# Brief
Everything from the first line down to the line containing "on its back." should be reproduced exactly; please include nothing else.

# Given data
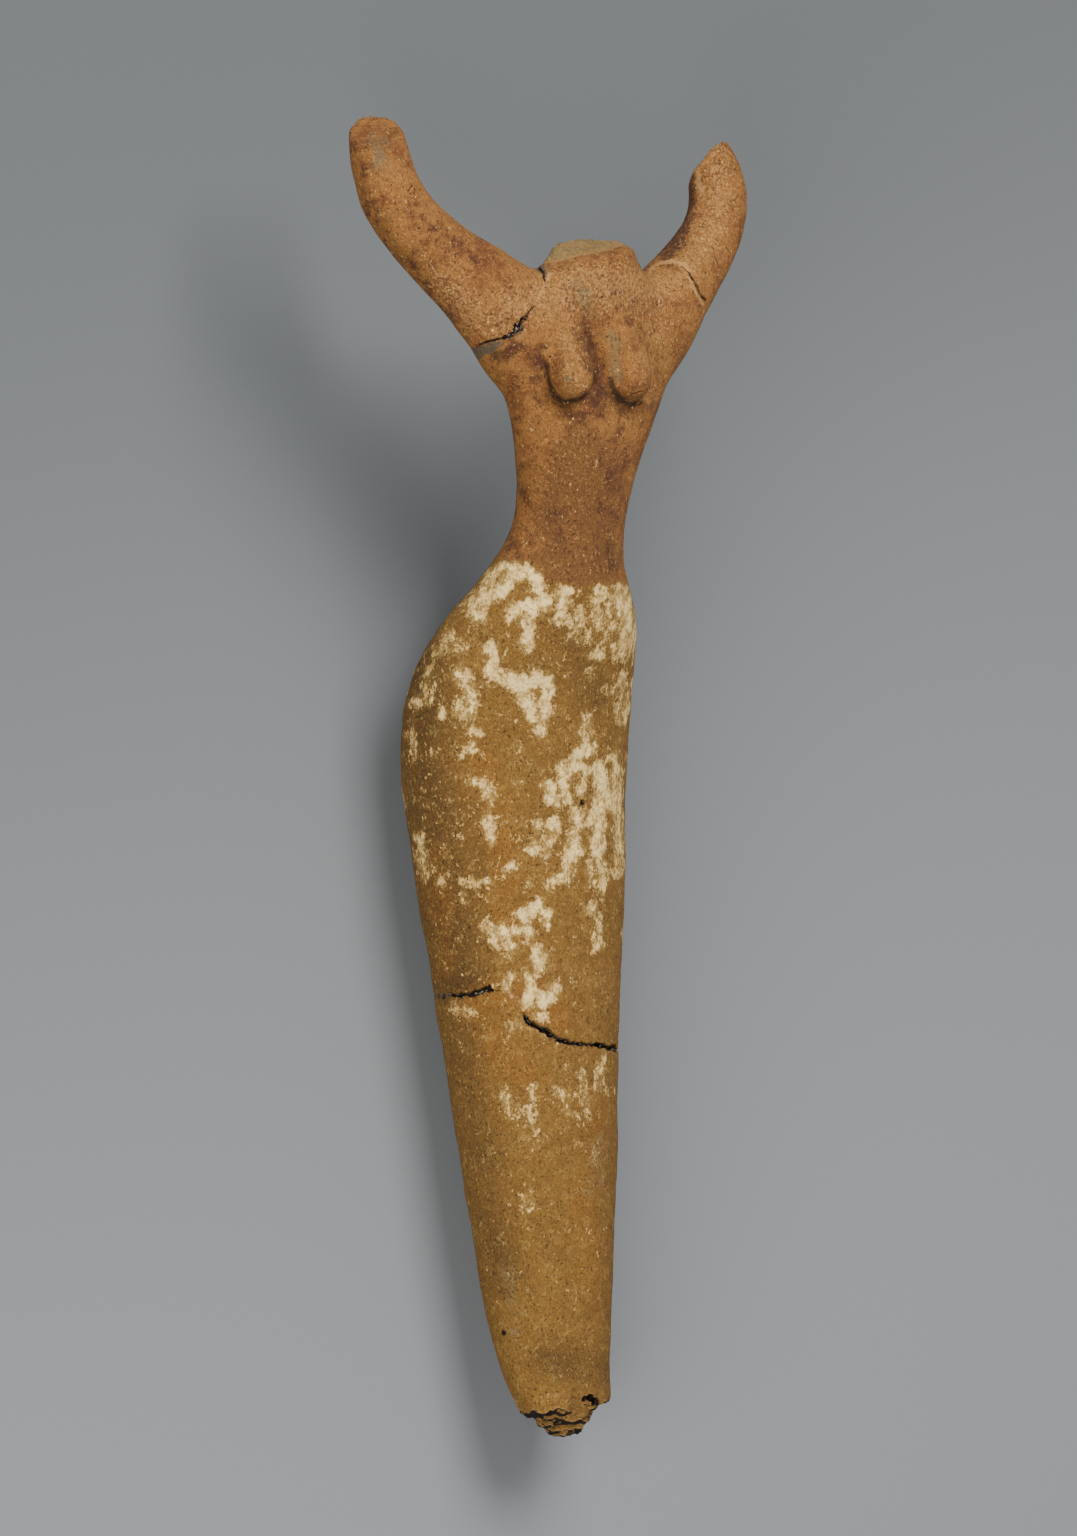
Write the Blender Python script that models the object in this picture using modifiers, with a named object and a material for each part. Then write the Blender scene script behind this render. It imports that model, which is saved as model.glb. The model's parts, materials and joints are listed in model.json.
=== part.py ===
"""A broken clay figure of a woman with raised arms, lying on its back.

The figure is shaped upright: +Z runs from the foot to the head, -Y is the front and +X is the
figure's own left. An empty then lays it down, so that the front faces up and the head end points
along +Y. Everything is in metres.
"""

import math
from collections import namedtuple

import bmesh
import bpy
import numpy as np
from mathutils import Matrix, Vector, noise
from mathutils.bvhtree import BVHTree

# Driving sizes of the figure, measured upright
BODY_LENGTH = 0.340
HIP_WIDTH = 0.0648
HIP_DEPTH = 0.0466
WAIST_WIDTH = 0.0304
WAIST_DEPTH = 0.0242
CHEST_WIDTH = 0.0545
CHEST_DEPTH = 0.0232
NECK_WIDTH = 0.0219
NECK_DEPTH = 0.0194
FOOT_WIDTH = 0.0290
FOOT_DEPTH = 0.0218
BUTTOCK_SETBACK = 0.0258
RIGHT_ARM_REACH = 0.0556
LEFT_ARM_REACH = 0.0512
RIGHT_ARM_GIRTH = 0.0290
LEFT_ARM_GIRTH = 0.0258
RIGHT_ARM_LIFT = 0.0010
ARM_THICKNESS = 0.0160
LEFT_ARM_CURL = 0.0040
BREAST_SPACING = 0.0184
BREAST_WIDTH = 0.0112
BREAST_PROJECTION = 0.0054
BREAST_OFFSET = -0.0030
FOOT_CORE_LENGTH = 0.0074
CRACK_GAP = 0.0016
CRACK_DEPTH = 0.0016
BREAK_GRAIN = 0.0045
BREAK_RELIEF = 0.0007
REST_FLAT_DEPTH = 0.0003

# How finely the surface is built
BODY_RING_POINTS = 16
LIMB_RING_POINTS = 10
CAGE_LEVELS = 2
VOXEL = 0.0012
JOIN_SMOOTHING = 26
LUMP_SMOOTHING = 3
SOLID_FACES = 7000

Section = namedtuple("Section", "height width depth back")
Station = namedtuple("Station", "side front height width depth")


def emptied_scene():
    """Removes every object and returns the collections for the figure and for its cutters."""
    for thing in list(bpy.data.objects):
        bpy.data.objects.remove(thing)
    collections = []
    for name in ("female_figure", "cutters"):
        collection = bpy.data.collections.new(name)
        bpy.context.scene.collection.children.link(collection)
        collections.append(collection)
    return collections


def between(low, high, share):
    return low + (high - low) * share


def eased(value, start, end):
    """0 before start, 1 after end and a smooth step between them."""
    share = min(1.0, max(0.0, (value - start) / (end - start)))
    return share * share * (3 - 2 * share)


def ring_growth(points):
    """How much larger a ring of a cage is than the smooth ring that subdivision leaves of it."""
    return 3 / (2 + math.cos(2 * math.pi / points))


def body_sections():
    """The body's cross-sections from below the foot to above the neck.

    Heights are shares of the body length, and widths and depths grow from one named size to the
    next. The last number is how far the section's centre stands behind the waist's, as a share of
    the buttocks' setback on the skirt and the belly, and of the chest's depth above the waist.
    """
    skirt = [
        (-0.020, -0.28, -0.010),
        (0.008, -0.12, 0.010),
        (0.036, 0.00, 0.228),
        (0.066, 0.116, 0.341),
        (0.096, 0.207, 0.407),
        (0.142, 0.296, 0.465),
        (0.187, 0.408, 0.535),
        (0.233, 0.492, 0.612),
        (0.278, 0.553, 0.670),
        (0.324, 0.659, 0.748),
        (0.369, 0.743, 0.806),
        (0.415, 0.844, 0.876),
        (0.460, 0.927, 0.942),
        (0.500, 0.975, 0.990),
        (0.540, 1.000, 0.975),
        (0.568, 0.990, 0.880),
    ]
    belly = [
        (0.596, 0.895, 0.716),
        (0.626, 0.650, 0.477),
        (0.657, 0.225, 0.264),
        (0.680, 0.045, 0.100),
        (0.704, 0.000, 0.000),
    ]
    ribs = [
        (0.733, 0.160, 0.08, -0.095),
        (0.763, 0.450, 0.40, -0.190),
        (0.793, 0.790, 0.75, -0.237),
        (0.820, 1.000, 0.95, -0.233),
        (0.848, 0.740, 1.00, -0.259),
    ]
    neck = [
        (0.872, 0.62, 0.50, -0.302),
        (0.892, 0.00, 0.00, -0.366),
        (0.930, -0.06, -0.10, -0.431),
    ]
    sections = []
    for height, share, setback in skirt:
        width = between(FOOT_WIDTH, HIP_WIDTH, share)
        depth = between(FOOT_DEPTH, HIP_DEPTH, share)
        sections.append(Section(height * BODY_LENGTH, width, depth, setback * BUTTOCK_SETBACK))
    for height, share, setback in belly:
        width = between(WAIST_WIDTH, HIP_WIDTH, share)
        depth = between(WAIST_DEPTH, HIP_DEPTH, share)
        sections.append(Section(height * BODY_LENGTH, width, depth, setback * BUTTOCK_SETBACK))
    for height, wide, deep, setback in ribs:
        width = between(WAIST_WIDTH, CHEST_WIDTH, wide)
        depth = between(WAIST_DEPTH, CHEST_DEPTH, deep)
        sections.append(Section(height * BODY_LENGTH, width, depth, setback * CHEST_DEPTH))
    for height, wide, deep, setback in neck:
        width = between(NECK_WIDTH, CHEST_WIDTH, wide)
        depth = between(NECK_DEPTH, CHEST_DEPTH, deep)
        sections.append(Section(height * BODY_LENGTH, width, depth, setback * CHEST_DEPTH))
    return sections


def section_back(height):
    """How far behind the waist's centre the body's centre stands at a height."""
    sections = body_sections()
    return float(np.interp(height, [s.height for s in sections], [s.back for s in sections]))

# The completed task
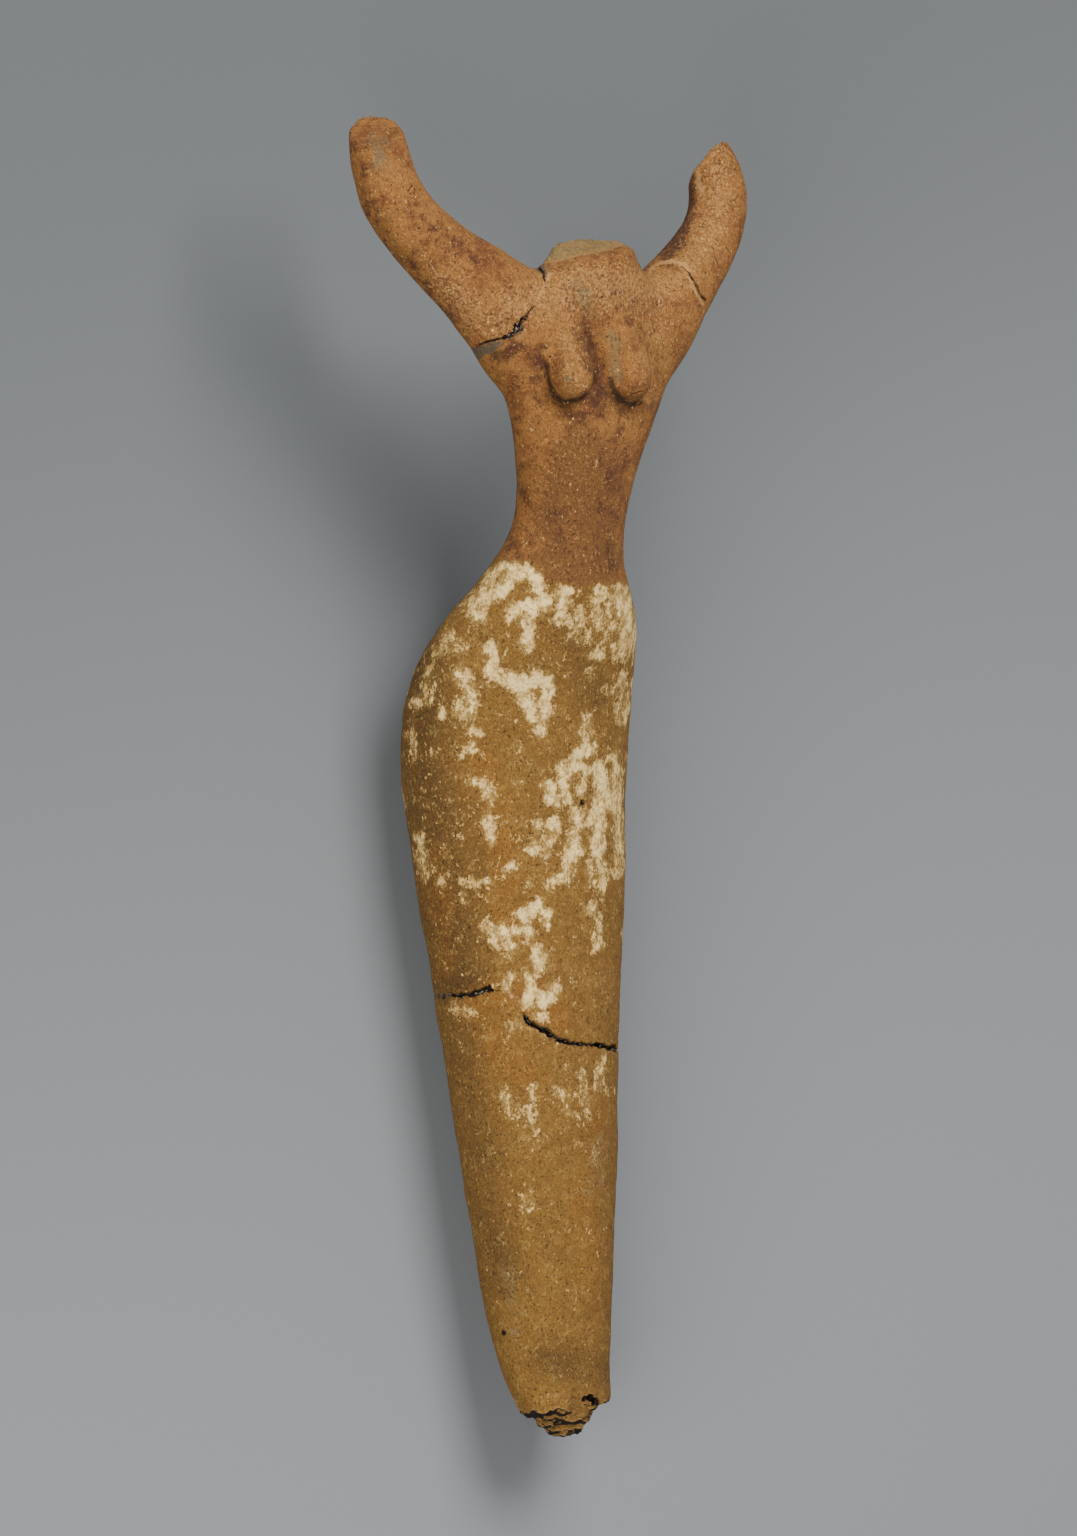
Write the Blender Python script that models the object in this picture using modifiers, with a named object and a material for each part. Then write the Blender scene script behind this render. It imports that model, which is saved as model.glb. The model's parts, materials and joints are listed in model.json.
=== part.py ===
"""A broken clay figure of a woman with raised arms, lying on its back.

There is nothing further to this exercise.